'''

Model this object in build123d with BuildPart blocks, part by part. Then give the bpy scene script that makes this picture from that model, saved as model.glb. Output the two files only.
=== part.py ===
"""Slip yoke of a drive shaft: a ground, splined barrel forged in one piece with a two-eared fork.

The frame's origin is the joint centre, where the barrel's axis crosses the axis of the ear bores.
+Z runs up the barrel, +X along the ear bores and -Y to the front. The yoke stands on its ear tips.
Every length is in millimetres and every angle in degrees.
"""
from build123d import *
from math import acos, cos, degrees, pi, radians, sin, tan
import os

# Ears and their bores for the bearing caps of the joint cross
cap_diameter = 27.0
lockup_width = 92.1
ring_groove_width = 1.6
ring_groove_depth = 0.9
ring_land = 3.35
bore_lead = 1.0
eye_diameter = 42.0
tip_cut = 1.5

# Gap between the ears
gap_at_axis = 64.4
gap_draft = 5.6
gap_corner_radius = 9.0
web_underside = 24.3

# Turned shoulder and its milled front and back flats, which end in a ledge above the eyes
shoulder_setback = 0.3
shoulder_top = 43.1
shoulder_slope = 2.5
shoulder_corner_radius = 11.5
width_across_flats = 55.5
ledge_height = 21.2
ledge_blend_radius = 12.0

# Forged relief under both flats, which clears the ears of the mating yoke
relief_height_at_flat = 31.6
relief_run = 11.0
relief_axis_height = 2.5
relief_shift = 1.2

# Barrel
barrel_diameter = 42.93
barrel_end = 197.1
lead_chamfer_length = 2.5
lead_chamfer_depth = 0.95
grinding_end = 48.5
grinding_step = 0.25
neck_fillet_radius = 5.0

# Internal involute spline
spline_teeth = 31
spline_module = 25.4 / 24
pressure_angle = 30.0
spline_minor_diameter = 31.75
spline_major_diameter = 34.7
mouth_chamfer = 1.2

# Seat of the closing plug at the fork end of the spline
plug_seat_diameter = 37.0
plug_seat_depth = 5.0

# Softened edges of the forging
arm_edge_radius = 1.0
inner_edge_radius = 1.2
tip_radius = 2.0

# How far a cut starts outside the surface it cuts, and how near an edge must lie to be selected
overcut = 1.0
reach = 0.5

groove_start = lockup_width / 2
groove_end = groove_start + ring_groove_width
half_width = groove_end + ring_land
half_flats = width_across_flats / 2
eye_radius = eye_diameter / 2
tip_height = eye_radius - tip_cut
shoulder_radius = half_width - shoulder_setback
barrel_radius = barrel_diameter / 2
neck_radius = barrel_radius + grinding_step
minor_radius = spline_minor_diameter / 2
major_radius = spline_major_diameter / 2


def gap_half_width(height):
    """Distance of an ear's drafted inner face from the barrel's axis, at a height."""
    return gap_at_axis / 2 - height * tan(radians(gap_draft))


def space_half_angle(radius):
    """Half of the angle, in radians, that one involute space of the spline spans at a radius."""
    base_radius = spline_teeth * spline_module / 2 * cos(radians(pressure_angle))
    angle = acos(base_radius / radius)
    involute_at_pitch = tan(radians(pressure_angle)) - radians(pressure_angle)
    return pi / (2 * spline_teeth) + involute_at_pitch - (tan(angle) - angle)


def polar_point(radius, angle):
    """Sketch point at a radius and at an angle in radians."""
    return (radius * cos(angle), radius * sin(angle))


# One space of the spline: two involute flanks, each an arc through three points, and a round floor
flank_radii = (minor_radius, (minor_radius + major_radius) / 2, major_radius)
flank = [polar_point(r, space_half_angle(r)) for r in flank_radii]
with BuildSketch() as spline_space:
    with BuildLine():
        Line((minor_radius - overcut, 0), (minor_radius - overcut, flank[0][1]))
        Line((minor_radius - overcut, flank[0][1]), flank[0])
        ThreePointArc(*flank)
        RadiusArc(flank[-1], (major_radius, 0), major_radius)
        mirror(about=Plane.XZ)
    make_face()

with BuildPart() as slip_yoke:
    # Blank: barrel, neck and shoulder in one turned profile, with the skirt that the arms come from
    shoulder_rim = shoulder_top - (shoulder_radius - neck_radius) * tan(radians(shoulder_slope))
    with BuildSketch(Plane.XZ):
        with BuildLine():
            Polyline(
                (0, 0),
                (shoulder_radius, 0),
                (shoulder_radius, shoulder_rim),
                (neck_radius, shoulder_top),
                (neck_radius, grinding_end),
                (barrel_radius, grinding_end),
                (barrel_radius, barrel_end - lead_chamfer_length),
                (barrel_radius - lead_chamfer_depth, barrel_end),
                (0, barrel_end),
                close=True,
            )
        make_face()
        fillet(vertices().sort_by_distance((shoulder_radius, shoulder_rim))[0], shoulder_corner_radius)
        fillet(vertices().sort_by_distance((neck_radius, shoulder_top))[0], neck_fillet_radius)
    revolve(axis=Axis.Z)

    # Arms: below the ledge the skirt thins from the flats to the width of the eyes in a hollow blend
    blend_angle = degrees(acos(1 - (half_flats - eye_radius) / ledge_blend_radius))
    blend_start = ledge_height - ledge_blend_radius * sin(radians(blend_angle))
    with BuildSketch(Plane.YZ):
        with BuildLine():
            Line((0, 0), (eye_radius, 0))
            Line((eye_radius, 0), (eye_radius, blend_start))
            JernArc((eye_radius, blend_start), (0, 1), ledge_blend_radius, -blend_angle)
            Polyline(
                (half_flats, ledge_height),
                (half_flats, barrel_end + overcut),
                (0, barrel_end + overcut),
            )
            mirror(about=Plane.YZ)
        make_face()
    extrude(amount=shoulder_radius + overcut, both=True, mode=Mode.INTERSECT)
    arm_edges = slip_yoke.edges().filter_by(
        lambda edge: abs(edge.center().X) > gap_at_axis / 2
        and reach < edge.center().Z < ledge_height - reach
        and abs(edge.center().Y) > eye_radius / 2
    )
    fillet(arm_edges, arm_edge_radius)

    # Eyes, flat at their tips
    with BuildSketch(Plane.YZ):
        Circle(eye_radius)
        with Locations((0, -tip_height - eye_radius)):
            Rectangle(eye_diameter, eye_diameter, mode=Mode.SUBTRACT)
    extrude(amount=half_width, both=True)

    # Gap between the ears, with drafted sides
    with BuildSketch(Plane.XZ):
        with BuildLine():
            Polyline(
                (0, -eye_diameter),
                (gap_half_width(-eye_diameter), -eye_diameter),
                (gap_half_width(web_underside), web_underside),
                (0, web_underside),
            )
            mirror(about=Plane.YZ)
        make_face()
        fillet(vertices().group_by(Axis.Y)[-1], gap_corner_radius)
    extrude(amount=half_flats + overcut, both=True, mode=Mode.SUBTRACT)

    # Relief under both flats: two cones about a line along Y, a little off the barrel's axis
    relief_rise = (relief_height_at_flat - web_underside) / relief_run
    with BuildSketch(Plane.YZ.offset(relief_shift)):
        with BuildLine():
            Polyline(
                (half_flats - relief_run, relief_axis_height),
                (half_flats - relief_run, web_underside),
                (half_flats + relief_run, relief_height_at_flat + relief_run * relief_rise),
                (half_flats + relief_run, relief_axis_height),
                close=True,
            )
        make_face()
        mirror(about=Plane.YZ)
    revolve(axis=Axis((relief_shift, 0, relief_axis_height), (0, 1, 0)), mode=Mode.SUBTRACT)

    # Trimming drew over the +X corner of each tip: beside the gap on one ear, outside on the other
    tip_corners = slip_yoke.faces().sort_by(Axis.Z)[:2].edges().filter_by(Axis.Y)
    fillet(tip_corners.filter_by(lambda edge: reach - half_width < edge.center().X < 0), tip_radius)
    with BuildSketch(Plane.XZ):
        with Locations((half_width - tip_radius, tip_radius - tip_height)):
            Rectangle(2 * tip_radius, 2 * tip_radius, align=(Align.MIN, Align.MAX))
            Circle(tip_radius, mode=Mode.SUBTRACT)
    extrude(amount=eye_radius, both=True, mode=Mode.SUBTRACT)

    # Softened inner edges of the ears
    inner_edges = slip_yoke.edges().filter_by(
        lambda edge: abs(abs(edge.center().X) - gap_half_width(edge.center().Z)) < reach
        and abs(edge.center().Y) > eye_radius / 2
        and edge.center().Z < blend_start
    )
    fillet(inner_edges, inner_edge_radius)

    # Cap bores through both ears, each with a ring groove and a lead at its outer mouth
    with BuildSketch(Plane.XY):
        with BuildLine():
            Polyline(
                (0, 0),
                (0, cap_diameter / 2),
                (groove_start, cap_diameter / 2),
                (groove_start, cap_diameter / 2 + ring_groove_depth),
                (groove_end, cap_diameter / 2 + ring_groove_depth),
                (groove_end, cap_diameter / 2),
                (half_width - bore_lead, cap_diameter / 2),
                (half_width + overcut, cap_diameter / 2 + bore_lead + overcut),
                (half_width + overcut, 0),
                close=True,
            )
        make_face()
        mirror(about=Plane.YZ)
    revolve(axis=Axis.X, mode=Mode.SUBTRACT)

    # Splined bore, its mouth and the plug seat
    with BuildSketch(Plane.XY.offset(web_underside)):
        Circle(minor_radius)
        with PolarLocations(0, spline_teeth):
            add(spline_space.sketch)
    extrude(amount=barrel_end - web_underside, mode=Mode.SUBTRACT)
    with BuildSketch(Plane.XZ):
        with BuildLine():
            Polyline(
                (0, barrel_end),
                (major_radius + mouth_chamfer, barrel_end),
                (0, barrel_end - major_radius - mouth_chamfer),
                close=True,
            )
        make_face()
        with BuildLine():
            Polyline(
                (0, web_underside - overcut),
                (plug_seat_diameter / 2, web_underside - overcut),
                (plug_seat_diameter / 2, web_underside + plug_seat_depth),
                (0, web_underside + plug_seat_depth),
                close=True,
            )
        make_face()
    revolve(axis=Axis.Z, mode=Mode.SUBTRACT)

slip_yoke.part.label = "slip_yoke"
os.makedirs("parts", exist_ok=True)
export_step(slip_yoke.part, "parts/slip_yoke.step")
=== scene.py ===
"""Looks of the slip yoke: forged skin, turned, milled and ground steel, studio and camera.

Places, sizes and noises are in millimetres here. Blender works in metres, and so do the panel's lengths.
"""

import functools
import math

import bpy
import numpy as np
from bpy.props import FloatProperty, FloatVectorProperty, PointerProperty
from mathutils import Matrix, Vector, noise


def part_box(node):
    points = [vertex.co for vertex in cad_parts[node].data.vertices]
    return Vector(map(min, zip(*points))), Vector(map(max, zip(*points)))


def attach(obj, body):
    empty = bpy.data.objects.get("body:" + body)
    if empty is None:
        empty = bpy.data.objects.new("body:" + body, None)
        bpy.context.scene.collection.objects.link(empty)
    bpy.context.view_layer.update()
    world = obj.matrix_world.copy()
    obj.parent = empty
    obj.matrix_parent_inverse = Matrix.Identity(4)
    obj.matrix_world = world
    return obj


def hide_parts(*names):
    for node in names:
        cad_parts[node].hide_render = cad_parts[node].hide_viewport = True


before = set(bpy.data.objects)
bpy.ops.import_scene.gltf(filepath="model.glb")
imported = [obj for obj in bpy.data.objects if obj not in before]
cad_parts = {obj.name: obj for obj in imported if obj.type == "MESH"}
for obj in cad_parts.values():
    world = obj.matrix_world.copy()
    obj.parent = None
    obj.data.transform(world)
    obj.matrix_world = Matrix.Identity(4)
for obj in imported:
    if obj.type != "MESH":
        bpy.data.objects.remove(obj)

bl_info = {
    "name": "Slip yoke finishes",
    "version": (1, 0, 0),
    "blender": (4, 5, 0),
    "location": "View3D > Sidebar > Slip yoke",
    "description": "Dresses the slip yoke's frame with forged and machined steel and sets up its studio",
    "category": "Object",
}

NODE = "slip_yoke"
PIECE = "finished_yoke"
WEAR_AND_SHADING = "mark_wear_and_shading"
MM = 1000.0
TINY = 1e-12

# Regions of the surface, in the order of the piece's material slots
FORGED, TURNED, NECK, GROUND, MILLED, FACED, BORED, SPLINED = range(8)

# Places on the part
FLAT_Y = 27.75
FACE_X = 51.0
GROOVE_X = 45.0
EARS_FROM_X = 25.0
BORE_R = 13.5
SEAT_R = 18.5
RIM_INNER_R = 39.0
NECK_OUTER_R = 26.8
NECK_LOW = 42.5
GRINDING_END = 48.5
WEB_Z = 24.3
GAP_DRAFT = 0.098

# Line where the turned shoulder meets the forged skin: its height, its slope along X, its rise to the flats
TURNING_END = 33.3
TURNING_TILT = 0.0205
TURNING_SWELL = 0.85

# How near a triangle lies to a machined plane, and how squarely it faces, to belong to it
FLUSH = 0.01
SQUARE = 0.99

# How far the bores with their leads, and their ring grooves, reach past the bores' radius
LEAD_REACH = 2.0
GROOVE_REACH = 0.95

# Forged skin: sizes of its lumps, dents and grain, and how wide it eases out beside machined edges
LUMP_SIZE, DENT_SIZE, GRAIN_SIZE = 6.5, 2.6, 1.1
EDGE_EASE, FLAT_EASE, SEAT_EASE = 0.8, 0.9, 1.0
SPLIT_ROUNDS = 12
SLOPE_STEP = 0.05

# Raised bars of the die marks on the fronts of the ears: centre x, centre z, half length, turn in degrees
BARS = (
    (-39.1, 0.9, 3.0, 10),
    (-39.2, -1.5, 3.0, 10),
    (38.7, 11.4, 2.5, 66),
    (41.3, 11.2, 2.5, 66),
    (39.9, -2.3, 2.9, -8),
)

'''

Copy exactly the lines from the line with "# Splined bore, its" up to and including the line with "imported = [obj", and no other lines.

#### Written response:
    # Splined bore, its mouth and the plug seat
    with BuildSketch(Plane.XY.offset(web_underside)):
        Circle(minor_radius)
        with PolarLocations(0, spline_teeth):
            add(spline_space.sketch)
    extrude(amount=barrel_end - web_underside, mode=Mode.SUBTRACT)
    with BuildSketch(Plane.XZ):
        with BuildLine():
            Polyline(
                (0, barrel_end),
                (major_radius + mouth_chamfer, barrel_end),
                (0, barrel_end - major_radius - mouth_chamfer),
                close=True,
            )
        make_face()
        with BuildLine():
            Polyline(
                (0, web_underside - overcut),
                (plug_seat_diameter / 2, web_underside - overcut),
                (plug_seat_diameter / 2, web_underside + plug_seat_depth),
                (0, web_underside + plug_seat_depth),
                close=True,
            )
        make_face()
    revolve(axis=Axis.Z, mode=Mode.SUBTRACT)

slip_yoke.part.label = "slip_yoke"
os.makedirs("parts", exist_ok=True)
export_step(slip_yoke.part, "parts/slip_yoke.step")
=== scene.py ===
"""Looks of the slip yoke: forged skin, turned, milled and ground steel, studio and camera.

Places, sizes and noises are in millimetres here. Blender works in metres, and so do the panel's lengths.
"""

import functools
import math

import bpy
import numpy as np
from bpy.props import FloatProperty, FloatVectorProperty, PointerProperty
from mathutils import Matrix, Vector, noise


def part_box(node):
    points = [vertex.co for vertex in cad_parts[node].data.vertices]
    return Vector(map(min, zip(*points))), Vector(map(max, zip(*points)))


def attach(obj, body):
    empty = bpy.data.objects.get("body:" + body)
    if empty is None:
        empty = bpy.data.objects.new("body:" + body, None)
        bpy.context.scene.collection.objects.link(empty)
    bpy.context.view_layer.update()
    world = obj.matrix_world.copy()
    obj.parent = empty
    obj.matrix_parent_inverse = Matrix.Identity(4)
    obj.matrix_world = world
    return obj


def hide_parts(*names):
    for node in names:
        cad_parts[node].hide_render = cad_parts[node].hide_viewport = True


before = set(bpy.data.objects)
bpy.ops.import_scene.gltf(filepath="model.glb")
imported = [obj for obj in bpy.data.objects if obj not in before]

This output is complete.